Task statement:
Please give back word for word the lines below, from the first one through the one with "return LEAF_LENGTH *".

[Start of Dataset extract]

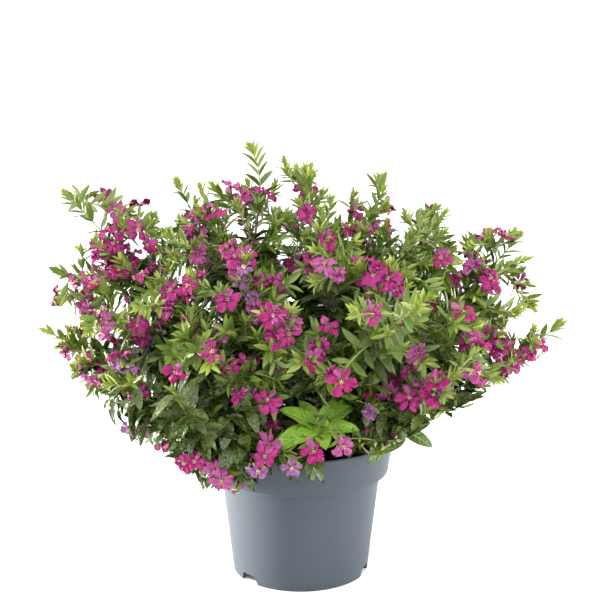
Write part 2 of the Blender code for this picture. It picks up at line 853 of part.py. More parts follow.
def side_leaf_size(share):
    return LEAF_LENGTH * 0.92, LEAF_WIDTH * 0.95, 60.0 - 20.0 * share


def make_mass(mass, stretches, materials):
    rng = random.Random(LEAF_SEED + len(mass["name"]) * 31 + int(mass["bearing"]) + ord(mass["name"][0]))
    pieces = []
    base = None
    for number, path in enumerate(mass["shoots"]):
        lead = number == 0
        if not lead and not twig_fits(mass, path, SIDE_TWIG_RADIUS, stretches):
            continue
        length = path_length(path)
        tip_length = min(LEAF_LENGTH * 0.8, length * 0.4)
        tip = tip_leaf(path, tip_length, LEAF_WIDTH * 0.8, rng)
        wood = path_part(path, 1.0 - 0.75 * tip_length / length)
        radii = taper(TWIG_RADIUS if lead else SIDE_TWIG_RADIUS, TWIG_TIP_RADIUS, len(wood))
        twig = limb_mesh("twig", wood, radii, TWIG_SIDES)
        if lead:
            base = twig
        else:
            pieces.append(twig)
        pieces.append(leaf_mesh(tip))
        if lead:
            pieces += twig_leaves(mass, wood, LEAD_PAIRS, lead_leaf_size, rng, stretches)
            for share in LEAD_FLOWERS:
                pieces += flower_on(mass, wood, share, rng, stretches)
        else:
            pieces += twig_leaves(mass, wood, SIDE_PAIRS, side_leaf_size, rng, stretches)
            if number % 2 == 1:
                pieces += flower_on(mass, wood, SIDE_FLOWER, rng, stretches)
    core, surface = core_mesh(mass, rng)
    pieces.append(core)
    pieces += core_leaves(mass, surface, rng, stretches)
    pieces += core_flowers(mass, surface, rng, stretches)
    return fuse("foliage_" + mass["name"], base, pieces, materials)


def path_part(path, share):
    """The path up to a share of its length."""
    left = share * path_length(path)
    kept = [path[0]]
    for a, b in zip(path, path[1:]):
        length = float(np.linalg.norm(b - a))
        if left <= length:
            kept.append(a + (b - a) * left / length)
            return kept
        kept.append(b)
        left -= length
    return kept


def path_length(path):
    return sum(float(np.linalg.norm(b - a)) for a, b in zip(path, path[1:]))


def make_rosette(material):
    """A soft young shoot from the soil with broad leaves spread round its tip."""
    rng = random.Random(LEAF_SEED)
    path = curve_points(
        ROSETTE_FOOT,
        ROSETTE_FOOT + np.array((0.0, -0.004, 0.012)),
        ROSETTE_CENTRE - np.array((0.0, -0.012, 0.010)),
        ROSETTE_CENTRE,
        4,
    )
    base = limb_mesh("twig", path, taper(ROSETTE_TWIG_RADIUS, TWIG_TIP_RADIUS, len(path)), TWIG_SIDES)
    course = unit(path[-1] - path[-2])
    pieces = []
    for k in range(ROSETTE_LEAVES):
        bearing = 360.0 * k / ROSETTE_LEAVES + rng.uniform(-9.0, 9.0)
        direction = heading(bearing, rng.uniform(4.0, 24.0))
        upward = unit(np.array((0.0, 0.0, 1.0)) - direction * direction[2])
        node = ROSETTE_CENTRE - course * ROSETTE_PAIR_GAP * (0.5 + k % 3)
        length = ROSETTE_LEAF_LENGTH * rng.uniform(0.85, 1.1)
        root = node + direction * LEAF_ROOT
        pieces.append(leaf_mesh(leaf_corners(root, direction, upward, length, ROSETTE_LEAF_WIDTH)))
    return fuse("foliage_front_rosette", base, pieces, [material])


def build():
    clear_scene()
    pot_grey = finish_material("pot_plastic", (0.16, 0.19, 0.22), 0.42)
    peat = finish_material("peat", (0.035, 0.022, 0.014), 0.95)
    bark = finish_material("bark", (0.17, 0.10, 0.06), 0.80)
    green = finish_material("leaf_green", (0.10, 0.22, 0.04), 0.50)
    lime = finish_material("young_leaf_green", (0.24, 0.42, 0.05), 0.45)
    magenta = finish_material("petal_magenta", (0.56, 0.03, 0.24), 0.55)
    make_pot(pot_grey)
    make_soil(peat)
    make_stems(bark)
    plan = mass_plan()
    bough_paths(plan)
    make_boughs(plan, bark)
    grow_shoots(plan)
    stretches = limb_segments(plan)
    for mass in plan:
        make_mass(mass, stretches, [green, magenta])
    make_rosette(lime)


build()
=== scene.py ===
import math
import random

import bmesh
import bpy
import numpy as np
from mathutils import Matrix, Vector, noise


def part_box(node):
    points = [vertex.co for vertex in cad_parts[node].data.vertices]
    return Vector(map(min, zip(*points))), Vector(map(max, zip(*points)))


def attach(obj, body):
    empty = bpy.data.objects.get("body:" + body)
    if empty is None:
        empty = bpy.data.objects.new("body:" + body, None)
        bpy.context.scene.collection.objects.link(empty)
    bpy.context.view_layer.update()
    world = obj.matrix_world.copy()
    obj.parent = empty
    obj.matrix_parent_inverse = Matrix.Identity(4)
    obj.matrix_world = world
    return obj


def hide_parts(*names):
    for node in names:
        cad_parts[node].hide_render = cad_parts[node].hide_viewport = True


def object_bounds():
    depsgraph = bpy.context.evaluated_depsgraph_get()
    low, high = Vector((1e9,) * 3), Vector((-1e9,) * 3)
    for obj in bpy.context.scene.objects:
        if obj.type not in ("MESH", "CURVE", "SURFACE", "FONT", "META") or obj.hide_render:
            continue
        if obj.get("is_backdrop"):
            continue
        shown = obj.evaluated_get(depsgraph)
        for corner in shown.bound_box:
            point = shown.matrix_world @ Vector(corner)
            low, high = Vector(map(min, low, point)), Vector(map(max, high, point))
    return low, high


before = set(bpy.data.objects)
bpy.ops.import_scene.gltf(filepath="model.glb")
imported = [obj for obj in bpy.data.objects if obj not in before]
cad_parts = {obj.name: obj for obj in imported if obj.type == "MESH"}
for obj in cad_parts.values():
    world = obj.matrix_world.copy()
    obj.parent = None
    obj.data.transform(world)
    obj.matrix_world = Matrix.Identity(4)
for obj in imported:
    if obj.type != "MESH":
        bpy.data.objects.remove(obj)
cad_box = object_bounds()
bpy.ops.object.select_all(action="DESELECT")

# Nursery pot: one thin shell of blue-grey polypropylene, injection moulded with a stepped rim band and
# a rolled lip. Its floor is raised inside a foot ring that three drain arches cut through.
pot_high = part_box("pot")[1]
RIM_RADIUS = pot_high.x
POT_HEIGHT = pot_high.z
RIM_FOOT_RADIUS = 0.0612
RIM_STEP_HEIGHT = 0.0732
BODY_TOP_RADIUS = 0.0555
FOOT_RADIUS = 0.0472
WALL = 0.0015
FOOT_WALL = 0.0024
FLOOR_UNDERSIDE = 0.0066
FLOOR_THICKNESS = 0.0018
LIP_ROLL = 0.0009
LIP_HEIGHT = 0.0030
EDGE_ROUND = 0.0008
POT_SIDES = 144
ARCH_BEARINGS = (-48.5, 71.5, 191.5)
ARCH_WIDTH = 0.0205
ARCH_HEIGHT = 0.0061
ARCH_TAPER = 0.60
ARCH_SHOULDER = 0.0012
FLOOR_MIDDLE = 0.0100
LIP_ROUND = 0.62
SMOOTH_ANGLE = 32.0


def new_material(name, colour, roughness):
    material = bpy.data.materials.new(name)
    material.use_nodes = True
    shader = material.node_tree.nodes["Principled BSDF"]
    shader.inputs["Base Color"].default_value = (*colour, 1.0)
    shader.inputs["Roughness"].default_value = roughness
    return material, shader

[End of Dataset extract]

Correct answer:
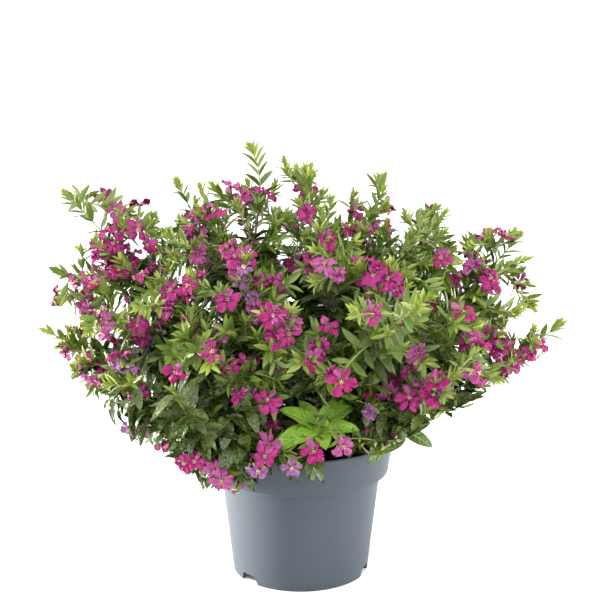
Write part 2 of the Blender code for this picture. It picks up at line 853 of part.py. More parts follow.
def side_leaf_size(share):
    return LEAF_LENGTH * 0.92, LEAF_WIDTH * 0.95, 60.0 - 20.0 * share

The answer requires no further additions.